Beowulf manuscript The original Beowulf manuscript, more than 1,000 years old


Irish writer Seamus Heaney scooped the main Whitbread Book of the Year Award for his adaptation of the medieval poem, Beowulf. Matthew Townend, Lecturer at the Centre for Medieval Studies at the University of York, explains why Heaney's inspiration - the original Beowulf - is as captivating now as it was when it was written in the Dark Ages.

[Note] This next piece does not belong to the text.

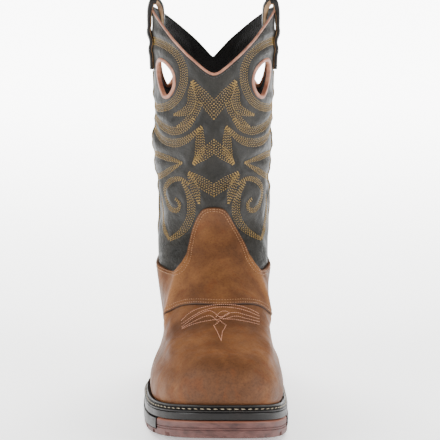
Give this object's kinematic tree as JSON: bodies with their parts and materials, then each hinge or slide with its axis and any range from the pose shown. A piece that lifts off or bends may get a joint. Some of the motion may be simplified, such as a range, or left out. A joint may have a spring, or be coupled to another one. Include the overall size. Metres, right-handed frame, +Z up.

BEOWULF is a 3182-line alliterative poem in the Old English language (sometimes known as Anglo-Saxon). The poem survives in a solitary manuscript, now in the British Museum, which was copied out in about 1000 AD.

Controversy

The date of composition of the poem itself is unknown, and is a matter of some controversy. Traditionally, the poem has been dated to the eighth century, and this is still the most probable date, but a number of recent scholars have argued for composition in the ninth or tenth century.

Origins


Where Beowulf was written is uncertain
Dr Matthew Townend, York University


Whereabouts in England the poem was composed is even more uncertain, though an origin somewhere in the kingdom of Mercia is a possibility.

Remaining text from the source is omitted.